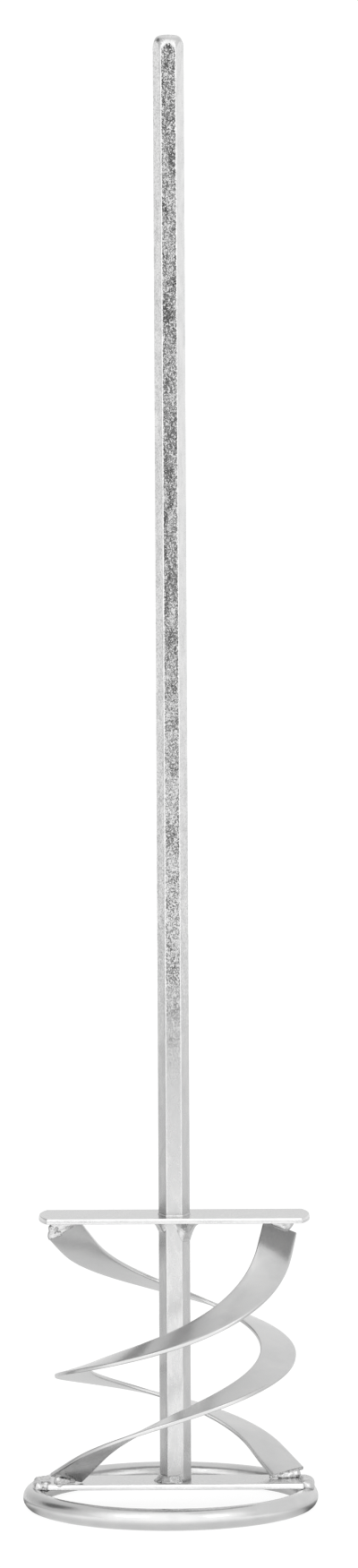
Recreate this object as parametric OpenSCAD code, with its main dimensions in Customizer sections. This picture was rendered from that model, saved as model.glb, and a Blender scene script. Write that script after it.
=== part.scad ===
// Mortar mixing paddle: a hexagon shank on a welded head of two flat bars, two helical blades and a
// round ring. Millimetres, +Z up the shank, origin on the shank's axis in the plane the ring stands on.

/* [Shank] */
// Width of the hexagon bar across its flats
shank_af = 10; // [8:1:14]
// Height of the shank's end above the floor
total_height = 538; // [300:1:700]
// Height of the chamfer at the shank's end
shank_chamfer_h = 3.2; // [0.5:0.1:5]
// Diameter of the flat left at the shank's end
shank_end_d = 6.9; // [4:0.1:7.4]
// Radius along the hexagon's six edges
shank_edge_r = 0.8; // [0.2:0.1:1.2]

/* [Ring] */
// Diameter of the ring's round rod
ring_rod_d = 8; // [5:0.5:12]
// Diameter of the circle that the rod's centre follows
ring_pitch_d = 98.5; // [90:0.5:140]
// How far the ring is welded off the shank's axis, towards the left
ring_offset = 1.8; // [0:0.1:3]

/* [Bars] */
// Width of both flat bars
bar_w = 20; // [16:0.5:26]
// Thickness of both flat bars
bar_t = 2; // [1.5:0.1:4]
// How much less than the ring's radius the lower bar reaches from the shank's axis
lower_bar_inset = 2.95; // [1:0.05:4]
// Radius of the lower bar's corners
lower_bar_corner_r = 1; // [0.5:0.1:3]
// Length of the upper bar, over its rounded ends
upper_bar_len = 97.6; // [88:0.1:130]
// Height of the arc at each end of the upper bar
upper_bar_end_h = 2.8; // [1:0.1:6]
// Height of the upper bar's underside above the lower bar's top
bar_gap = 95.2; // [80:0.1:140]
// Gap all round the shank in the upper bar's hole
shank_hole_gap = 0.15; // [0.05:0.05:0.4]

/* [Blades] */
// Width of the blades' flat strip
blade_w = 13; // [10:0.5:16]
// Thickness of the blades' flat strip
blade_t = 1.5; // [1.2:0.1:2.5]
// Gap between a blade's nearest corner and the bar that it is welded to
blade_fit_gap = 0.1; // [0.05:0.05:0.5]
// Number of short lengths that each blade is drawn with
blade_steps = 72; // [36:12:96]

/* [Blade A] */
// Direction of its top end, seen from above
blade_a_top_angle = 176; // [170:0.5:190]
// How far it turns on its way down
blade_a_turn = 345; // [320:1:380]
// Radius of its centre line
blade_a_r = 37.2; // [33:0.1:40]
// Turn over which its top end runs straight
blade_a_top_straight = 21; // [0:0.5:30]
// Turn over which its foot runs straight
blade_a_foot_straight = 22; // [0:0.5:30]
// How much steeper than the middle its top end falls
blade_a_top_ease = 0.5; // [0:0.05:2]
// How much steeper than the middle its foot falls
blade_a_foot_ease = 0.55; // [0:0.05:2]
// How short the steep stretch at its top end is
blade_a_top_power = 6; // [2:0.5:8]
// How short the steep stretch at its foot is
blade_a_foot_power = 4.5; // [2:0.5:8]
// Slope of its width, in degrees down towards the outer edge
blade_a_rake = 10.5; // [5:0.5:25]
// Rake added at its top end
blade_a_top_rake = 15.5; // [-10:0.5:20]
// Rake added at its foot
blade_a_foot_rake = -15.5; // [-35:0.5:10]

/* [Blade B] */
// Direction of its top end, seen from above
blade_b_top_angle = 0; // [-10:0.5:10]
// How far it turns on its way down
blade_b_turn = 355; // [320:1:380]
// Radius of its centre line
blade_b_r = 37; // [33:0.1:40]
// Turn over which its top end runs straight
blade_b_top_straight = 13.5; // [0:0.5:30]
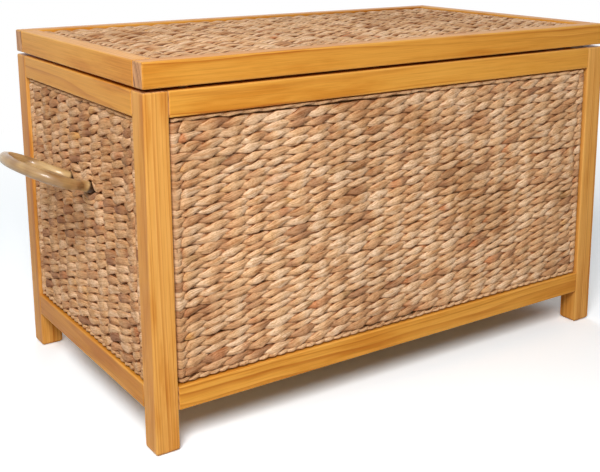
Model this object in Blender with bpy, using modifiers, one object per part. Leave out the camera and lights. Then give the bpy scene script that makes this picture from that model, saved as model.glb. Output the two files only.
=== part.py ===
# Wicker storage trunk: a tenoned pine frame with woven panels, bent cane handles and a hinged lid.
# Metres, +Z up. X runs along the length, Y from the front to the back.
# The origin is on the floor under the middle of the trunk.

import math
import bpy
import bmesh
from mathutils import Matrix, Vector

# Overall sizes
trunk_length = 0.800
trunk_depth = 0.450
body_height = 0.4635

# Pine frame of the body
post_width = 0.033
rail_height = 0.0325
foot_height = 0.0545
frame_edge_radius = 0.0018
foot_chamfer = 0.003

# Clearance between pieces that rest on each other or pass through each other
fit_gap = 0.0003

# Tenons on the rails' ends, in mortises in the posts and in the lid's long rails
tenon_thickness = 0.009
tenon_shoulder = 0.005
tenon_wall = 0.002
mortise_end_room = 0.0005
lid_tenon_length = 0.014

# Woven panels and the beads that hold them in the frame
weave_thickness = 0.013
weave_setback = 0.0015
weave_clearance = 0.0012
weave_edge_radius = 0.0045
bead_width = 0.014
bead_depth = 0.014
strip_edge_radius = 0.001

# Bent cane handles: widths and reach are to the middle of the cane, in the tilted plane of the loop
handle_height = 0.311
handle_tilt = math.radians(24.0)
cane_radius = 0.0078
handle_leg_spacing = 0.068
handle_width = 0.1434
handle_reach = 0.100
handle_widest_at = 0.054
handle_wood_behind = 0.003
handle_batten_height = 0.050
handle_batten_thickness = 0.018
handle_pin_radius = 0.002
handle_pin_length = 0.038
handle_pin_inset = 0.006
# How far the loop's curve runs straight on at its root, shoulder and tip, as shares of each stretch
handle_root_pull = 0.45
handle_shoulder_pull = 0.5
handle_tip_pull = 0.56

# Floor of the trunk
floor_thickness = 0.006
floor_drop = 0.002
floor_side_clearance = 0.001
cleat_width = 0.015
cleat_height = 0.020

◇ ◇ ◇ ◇

◆ **Required task**
Every line above should be printed again exactly as it stands.

◆ **Task answer**
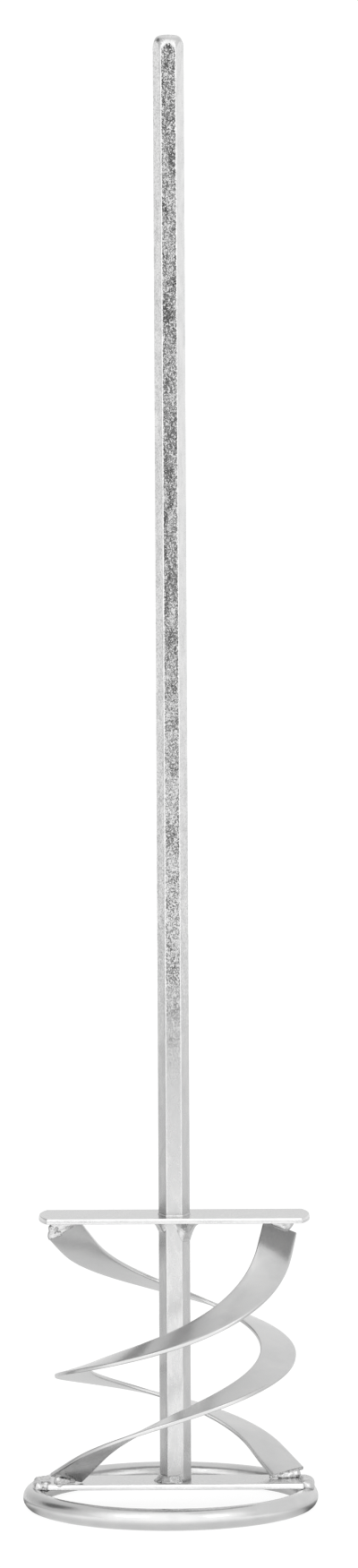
Recreate this object as parametric OpenSCAD code, with its main dimensions in Customizer sections. This picture was rendered from that model, saved as model.glb, and a Blender scene script. Write that script after it.
=== part.scad ===
// Mortar mixing paddle: a hexagon shank on a welded head of two flat bars, two helical blades and a
// round ring. Millimetres, +Z up the shank, origin on the shank's axis in the plane the ring stands on.

/* [Shank] */
// Width of the hexagon bar across its flats
shank_af = 10; // [8:1:14]
// Height of the shank's end above the floor
total_height = 538; // [300:1:700]
// Height of the chamfer at the shank's end
shank_chamfer_h = 3.2; // [0.5:0.1:5]
// Diameter of the flat left at the shank's end
shank_end_d = 6.9; // [4:0.1:7.4]
// Radius along the hexagon's six edges
shank_edge_r = 0.8; // [0.2:0.1:1.2]

/* [Ring] */
// Diameter of the ring's round rod
ring_rod_d = 8; // [5:0.5:12]
// Diameter of the circle that the rod's centre follows
ring_pitch_d = 98.5; // [90:0.5:140]
// How far the ring is welded off the shank's axis, towards the left
ring_offset = 1.8; // [0:0.1:3]

/* [Bars] */
// Width of both flat bars
bar_w = 20; // [16:0.5:26]
// Thickness of both flat bars
bar_t = 2; // [1.5:0.1:4]
// How much less than the ring's radius the lower bar reaches from the shank's axis
lower_bar_inset = 2.95; // [1:0.05:4]
// Radius of the lower bar's corners
lower_bar_corner_r = 1; // [0.5:0.1:3]
// Length of the upper bar, over its rounded ends
upper_bar_len = 97.6; // [88:0.1:130]
// Height of the arc at each end of the upper bar
upper_bar_end_h = 2.8; // [1:0.1:6]
// Height of the upper bar's underside above the lower bar's top
bar_gap = 95.2; // [80:0.1:140]
// Gap all round the shank in the upper bar's hole
shank_hole_gap = 0.15; // [0.05:0.05:0.4]

/* [Blades] */
// Width of the blades' flat strip
blade_w = 13; // [10:0.5:16]
// Thickness of the blades' flat strip
blade_t = 1.5; // [1.2:0.1:2.5]
// Gap between a blade's nearest corner and the bar that it is welded to
blade_fit_gap = 0.1; // [0.05:0.05:0.5]
// Number of short lengths that each blade is drawn with
blade_steps = 72; // [36:12:96]

/* [Blade A] */
// Direction of its top end, seen from above
blade_a_top_angle = 176; // [170:0.5:190]
// How far it turns on its way down
blade_a_turn = 345; // [320:1:380]
// Radius of its centre line
blade_a_r = 37.2; // [33:0.1:40]
// Turn over which its top end runs straight
blade_a_top_straight = 21; // [0:0.5:30]
// Turn over which its foot runs straight
blade_a_foot_straight = 22; // [0:0.5:30]
// How much steeper than the middle its top end falls
blade_a_top_ease = 0.5; // [0:0.05:2]
// How much steeper than the middle its foot falls
blade_a_foot_ease = 0.55; // [0:0.05:2]
// How short the steep stretch at its top end is
blade_a_top_power = 6; // [2:0.5:8]
// How short the steep stretch at its foot is
blade_a_foot_power = 4.5; // [2:0.5:8]
// Slope of its width, in degrees down towards the outer edge
blade_a_rake = 10.5; // [5:0.5:25]
// Rake added at its top end
blade_a_top_rake = 15.5; // [-10:0.5:20]
// Rake added at its foot
blade_a_foot_rake = -15.5; // [-35:0.5:10]

/* [Blade B] */
// Direction of its top end, seen from above
blade_b_top_angle = 0; // [-10:0.5:10]
// How far it turns on its way down
blade_b_turn = 355; // [320:1:380]
// Radius of its centre line
blade_b_r = 37; // [33:0.1:40]
// Turn over which its top end runs straight
blade_b_top_straight = 13.5; // [0:0.5:30]
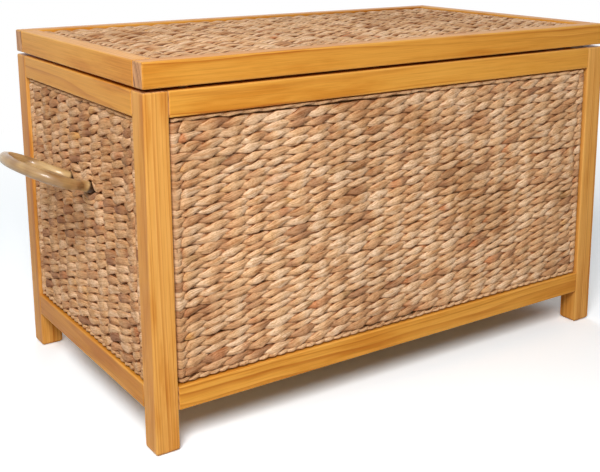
Model this object in Blender with bpy, using modifiers, one object per part. Leave out the camera and lights. Then give the bpy scene script that makes this picture from that model, saved as model.glb. Output the two files only.
=== part.py ===
# Wicker storage trunk: a tenoned pine frame with woven panels, bent cane handles and a hinged lid.
# Metres, +Z up. X runs along the length, Y from the front to the back.
# The origin is on the floor under the middle of the trunk.

import math
import bpy
import bmesh
from mathutils import Matrix, Vector

# Overall sizes
trunk_length = 0.800
trunk_depth = 0.450
body_height = 0.4635

# Pine frame of the body
post_width = 0.033
rail_height = 0.0325
foot_height = 0.0545
frame_edge_radius = 0.0018
foot_chamfer = 0.003

# Clearance between pieces that rest on each other or pass through each other
fit_gap = 0.0003

# Tenons on the rails' ends, in mortises in the posts and in the lid's long rails
tenon_thickness = 0.009
tenon_shoulder = 0.005
tenon_wall = 0.002
mortise_end_room = 0.0005
lid_tenon_length = 0.014

# Woven panels and the beads that hold them in the frame
weave_thickness = 0.013
weave_setback = 0.0015
weave_clearance = 0.0012
weave_edge_radius = 0.0045
bead_width = 0.014
bead_depth = 0.014
strip_edge_radius = 0.001

# Bent cane handles: widths and reach are to the middle of the cane, in the tilted plane of the loop
handle_height = 0.311
handle_tilt = math.radians(24.0)
cane_radius = 0.0078
handle_leg_spacing = 0.068
handle_width = 0.1434
handle_reach = 0.100
handle_widest_at = 0.054
handle_wood_behind = 0.003
handle_batten_height = 0.050
handle_batten_thickness = 0.018
handle_pin_radius = 0.002
handle_pin_length = 0.038
handle_pin_inset = 0.006
# How far the loop's curve runs straight on at its root, shoulder and tip, as shares of each stretch
handle_root_pull = 0.45
handle_shoulder_pull = 0.5
handle_tip_pull = 0.56

# Floor of the trunk
floor_thickness = 0.006
floor_drop = 0.002
floor_side_clearance = 0.001
cleat_width = 0.015
cleat_height = 0.020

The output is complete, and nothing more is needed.